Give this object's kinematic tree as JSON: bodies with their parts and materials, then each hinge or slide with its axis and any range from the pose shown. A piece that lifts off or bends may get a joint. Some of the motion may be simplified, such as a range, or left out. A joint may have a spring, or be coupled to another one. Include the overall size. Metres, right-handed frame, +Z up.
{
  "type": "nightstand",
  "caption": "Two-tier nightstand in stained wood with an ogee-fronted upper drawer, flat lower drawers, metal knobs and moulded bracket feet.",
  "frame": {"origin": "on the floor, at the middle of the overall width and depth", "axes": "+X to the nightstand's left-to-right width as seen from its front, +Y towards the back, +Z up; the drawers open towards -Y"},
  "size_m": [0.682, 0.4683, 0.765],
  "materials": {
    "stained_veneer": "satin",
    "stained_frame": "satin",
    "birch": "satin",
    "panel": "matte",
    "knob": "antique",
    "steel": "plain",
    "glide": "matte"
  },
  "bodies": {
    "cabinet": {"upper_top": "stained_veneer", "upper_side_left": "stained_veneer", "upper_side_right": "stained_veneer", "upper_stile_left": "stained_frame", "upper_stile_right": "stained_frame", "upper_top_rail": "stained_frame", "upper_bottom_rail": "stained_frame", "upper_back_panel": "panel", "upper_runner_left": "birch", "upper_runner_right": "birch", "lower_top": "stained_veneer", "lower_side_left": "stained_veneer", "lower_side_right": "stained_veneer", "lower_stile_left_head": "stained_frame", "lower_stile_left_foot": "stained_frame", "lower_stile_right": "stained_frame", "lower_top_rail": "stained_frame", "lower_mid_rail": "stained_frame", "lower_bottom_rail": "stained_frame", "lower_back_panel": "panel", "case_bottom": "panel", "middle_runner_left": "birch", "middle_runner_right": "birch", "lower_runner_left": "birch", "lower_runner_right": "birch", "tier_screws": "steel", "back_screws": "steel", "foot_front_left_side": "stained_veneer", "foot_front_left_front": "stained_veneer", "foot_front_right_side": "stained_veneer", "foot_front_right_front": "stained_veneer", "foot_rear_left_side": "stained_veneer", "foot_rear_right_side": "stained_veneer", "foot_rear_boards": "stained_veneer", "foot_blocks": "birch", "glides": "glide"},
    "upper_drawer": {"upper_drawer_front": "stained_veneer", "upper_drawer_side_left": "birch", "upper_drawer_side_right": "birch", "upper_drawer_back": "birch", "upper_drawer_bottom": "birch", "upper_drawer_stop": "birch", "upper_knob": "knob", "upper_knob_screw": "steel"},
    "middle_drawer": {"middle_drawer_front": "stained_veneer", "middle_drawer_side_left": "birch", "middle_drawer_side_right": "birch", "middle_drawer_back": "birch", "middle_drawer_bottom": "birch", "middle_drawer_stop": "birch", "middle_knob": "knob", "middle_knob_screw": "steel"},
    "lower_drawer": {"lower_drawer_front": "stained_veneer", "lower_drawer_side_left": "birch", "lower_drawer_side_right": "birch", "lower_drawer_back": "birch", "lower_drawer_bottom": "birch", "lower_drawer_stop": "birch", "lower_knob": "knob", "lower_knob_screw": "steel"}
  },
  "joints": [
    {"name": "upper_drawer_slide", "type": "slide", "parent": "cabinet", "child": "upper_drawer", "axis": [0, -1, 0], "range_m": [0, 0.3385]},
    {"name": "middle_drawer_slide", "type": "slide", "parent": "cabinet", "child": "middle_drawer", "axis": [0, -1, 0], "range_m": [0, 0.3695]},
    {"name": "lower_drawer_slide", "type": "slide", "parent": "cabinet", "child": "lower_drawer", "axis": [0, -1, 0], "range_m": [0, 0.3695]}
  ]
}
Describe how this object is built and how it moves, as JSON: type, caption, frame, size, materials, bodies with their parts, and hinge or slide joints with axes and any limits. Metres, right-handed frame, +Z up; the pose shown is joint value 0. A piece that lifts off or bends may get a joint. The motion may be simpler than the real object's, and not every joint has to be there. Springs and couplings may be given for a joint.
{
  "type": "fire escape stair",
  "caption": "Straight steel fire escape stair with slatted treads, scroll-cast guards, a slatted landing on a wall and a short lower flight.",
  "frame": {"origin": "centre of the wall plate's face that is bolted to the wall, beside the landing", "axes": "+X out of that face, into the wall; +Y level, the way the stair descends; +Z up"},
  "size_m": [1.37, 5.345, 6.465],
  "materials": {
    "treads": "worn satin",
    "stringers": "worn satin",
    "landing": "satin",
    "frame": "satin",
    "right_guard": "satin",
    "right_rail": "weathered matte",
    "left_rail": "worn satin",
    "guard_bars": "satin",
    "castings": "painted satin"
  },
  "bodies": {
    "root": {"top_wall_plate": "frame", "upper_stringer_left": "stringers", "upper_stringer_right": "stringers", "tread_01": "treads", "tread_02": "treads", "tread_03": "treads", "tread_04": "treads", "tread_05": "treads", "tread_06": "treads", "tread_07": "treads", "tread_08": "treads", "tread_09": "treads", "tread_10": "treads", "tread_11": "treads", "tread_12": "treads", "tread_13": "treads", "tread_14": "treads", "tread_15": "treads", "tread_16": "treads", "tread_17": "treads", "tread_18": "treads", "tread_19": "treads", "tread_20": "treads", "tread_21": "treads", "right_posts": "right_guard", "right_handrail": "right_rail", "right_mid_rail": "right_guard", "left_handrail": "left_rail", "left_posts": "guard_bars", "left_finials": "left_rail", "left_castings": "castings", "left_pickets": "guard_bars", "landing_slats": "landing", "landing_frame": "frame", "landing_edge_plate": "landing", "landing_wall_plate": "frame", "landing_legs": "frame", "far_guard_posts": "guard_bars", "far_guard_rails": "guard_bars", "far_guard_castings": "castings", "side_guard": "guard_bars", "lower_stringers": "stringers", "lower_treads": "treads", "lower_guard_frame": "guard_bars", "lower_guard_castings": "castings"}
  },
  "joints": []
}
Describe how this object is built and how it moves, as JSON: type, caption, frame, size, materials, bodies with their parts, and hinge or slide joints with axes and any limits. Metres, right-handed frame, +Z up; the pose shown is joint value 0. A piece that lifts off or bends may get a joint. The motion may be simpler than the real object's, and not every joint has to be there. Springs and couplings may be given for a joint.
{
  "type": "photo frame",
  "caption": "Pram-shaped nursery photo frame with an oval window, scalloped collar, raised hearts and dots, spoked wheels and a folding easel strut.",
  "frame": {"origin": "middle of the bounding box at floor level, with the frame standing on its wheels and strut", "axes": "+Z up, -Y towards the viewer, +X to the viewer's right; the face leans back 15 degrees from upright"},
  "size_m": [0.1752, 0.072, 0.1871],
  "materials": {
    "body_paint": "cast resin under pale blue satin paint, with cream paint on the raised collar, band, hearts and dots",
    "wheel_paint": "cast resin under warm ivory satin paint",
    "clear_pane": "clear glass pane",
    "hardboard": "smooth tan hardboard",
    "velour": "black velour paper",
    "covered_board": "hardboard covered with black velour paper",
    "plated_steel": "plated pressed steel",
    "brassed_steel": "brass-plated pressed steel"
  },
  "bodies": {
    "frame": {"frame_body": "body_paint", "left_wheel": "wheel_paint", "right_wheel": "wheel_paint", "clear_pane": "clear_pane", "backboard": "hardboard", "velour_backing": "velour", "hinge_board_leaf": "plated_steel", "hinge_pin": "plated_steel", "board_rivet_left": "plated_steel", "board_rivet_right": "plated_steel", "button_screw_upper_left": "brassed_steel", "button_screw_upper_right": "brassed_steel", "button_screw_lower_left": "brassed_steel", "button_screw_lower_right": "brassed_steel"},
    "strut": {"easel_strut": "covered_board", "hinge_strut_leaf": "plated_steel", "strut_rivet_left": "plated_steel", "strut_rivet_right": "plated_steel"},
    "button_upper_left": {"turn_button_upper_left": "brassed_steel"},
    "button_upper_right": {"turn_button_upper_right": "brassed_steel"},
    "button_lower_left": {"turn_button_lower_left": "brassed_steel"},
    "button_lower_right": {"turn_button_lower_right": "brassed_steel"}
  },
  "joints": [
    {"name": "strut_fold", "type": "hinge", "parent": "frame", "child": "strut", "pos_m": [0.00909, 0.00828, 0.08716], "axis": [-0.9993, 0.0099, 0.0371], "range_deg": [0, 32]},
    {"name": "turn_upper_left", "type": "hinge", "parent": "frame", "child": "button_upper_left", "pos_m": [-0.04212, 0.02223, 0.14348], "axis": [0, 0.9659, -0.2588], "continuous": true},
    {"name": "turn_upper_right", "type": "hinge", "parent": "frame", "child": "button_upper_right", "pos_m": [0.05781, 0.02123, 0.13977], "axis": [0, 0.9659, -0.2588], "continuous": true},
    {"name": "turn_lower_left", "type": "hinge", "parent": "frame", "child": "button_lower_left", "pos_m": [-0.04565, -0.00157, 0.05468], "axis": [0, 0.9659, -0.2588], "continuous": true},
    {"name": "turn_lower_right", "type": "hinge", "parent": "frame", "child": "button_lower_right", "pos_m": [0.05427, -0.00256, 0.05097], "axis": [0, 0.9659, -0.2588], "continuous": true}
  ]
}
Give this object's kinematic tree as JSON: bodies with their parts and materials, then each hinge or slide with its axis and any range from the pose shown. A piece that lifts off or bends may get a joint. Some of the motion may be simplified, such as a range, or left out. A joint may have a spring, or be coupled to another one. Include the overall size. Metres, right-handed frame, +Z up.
- - -
Go through the entries and return each line where the word "axis" appears.

**TASK ANSWER**.
Give this object's kinematic tree as JSON: bodies with their parts and materials, then each hinge or slide with its axis and any range from the pose shown. A piece that lifts off or bends may get a joint. Some of the motion may be simplified, such as a range, or left out. A joint may have a spring, or be coupled to another one. Include the overall size. Metres, right-handed frame, +Z up.
    {"name": "upper_drawer_slide", "type": "slide", "parent": "cabinet", "child": "upper_drawer", "axis": [0, -1, 0], "range_m": [0, 0.3385]},
    {"name": "middle_drawer_slide", "type": "slide", "parent": "cabinet", "child": "middle_drawer", "axis": [0, -1, 0], "range_m": [0, 0.3695]},
    {"name": "lower_drawer_slide", "type": "slide", "parent": "cabinet", "child": "lower_drawer", "axis": [0, -1, 0], "range_m": [0, 0.3695]}
    {"name": "strut_fold", "type": "hinge", "parent": "frame", "child": "strut", "pos_m": [0.00909, 0.00828, 0.08716], "axis": [-0.9993, 0.0099, 0.0371], "range_deg": [0, 32]},
    {"name": "turn_upper_left", "type": "hinge", "parent": "frame", "child": "button_upper_left", "pos_m": [-0.04212, 0.02223, 0.14348], "axis": [0, 0.9659, -0.2588], "continuous": true},
    {"name": "turn_upper_right", "type": "hinge", "parent": "frame", "child": "button_upper_right", "pos_m": [0.05781, 0.02123, 0.13977], "axis": [0, 0.9659, -0.2588], "continuous": true},
    {"name": "turn_lower_left", "type": "hinge", "parent": "frame", "child": "button_lower_left", "pos_m": [-0.04565, -0.00157, 0.05468], "axis": [0, 0.9659, -0.2588], "continuous": true},
    {"name": "turn_lower_right", "type": "hinge", "parent": "frame", "child": "button_lower_right", "pos_m": [0.05427, -0.00256, 0.05097], "axis": [0, 0.9659, -0.2588], "continuous": true}
Give this object's kinematic tree as JSON: bodies with their parts and materials, then each hinge or slide with its axis and any range from the pose shown. A piece that lifts off or bends may get a joint. Some of the motion may be simplified, such as a range, or left out. A joint may have a spring, or be coupled to another one. Include the overall size. Metres, right-handed frame, +Z up.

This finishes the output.